▶ [Short problem]: Write out the listing below again, precisely as it is given.

▶ [Data provided]:
_ _ _ _ _

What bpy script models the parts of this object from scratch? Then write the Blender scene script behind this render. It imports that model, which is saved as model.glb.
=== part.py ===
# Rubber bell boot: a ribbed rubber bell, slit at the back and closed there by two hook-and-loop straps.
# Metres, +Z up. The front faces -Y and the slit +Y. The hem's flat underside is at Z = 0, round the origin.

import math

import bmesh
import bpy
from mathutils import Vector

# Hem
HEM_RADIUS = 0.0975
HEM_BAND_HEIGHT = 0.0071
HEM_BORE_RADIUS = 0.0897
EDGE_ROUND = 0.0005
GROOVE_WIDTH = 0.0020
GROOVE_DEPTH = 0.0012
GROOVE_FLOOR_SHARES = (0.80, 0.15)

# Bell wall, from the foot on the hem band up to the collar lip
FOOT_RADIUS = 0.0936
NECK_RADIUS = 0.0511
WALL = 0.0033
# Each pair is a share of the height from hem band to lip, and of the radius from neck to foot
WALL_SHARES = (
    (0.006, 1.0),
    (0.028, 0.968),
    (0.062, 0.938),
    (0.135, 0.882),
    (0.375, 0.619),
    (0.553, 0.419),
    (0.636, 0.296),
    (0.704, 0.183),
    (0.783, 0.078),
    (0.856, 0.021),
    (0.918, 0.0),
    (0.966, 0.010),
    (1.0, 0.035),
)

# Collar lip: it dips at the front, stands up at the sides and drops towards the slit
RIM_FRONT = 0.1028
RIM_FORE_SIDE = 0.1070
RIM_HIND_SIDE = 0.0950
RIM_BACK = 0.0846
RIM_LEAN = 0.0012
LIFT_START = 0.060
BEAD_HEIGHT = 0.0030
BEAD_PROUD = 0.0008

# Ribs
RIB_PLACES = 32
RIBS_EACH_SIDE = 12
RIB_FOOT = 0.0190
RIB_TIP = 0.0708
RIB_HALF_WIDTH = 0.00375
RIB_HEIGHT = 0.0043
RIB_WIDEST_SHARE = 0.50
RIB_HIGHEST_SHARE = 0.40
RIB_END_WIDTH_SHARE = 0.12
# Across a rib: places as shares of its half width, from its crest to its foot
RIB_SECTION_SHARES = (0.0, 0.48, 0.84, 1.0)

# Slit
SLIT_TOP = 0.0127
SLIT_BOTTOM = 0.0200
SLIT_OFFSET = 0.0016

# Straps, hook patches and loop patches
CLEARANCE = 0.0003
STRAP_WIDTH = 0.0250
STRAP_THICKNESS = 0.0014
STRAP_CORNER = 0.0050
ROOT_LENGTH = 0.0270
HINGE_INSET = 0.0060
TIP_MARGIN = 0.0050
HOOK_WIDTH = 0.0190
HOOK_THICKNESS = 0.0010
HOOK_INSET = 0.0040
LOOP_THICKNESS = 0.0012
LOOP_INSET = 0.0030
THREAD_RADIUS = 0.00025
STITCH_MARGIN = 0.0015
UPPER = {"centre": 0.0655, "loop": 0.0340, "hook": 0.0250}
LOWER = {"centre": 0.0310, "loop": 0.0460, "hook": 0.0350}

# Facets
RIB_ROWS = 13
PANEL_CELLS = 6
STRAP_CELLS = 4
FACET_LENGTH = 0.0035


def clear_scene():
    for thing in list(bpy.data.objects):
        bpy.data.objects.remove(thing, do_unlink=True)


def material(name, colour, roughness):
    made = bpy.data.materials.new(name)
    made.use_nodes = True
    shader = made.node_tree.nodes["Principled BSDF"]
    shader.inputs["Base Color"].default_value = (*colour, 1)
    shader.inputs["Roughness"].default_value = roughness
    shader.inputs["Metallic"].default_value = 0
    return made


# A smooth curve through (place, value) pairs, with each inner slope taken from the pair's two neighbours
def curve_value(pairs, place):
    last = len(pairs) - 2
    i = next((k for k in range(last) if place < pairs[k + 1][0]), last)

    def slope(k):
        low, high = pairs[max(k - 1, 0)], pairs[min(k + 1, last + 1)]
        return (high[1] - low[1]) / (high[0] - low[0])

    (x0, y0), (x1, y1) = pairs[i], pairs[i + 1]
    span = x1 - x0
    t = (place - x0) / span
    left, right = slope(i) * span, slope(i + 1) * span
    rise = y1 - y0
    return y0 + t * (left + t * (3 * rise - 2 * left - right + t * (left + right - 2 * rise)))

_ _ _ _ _

▶ [Solved exercise]:
What bpy script models the parts of this object from scratch? Then write the Blender scene script behind this render. It imports that model, which is saved as model.glb.
=== part.py ===
# Rubber bell boot: a ribbed rubber bell, slit at the back and closed there by two hook-and-loop straps.
# Metres, +Z up. The front faces -Y and the slit +Y. The hem's flat underside is at Z = 0, round the origin.

import math

import bmesh
import bpy
from mathutils import Vector

# Hem
HEM_RADIUS = 0.0975
HEM_BAND_HEIGHT = 0.0071
HEM_BORE_RADIUS = 0.0897
EDGE_ROUND = 0.0005
GROOVE_WIDTH = 0.0020
GROOVE_DEPTH = 0.0012
GROOVE_FLOOR_SHARES = (0.80, 0.15)

# Bell wall, from the foot on the hem band up to the collar lip
FOOT_RADIUS = 0.0936
NECK_RADIUS = 0.0511
WALL = 0.0033
# Each pair is a share of the height from hem band to lip, and of the radius from neck to foot
WALL_SHARES = (
    (0.006, 1.0),
    (0.028, 0.968),
    (0.062, 0.938),
    (0.135, 0.882),
    (0.375, 0.619),
    (0.553, 0.419),
    (0.636, 0.296),
    (0.704, 0.183),
    (0.783, 0.078),
    (0.856, 0.021),
    (0.918, 0.0),
    (0.966, 0.010),
    (1.0, 0.035),
)

# Collar lip: it dips at the front, stands up at the sides and drops towards the slit
RIM_FRONT = 0.1028
RIM_FORE_SIDE = 0.1070
RIM_HIND_SIDE = 0.0950
RIM_BACK = 0.0846
RIM_LEAN = 0.0012
LIFT_START = 0.060
BEAD_HEIGHT = 0.0030
BEAD_PROUD = 0.0008

# Ribs
RIB_PLACES = 32
RIBS_EACH_SIDE = 12
RIB_FOOT = 0.0190
RIB_TIP = 0.0708
RIB_HALF_WIDTH = 0.00375
RIB_HEIGHT = 0.0043
RIB_WIDEST_SHARE = 0.50
RIB_HIGHEST_SHARE = 0.40
RIB_END_WIDTH_SHARE = 0.12
# Across a rib: places as shares of its half width, from its crest to its foot
RIB_SECTION_SHARES = (0.0, 0.48, 0.84, 1.0)

# Slit
SLIT_TOP = 0.0127
SLIT_BOTTOM = 0.0200
SLIT_OFFSET = 0.0016

# Straps, hook patches and loop patches
CLEARANCE = 0.0003
STRAP_WIDTH = 0.0250
STRAP_THICKNESS = 0.0014
STRAP_CORNER = 0.0050
ROOT_LENGTH = 0.0270
HINGE_INSET = 0.0060
TIP_MARGIN = 0.0050
HOOK_WIDTH = 0.0190
HOOK_THICKNESS = 0.0010
HOOK_INSET = 0.0040
LOOP_THICKNESS = 0.0012
LOOP_INSET = 0.0030
THREAD_RADIUS = 0.00025
STITCH_MARGIN = 0.0015
UPPER = {"centre": 0.0655, "loop": 0.0340, "hook": 0.0250}
LOWER = {"centre": 0.0310, "loop": 0.0460, "hook": 0.0350}

# Facets
RIB_ROWS = 13
PANEL_CELLS = 6
STRAP_CELLS = 4
FACET_LENGTH = 0.0035


def clear_scene():
    for thing in list(bpy.data.objects):
        bpy.data.objects.remove(thing, do_unlink=True)


def material(name, colour, roughness):
    made = bpy.data.materials.new(name)
    made.use_nodes = True
    shader = made.node_tree.nodes["Principled BSDF"]
    shader.inputs["Base Color"].default_value = (*colour, 1)
    shader.inputs["Roughness"].default_value = roughness
    shader.inputs["Metallic"].default_value = 0
    return made


# A smooth curve through (place, value) pairs, with each inner slope taken from the pair's two neighbours
def curve_value(pairs, place):
    last = len(pairs) - 2
    i = next((k for k in range(last) if place < pairs[k + 1][0]), last)

    def slope(k):
        low, high = pairs[max(k - 1, 0)], pairs[min(k + 1, last + 1)]
        return (high[1] - low[1]) / (high[0] - low[0])

    (x0, y0), (x1, y1) = pairs[i], pairs[i + 1]
    span = x1 - x0
    t = (place - x0) / span
    left, right = slope(i) * span, slope(i + 1) * span
    rise = y1 - y0
    return y0 + t * (left + t * (3 * rise - 2 * left - right + t * (left + right - 2 * rise)))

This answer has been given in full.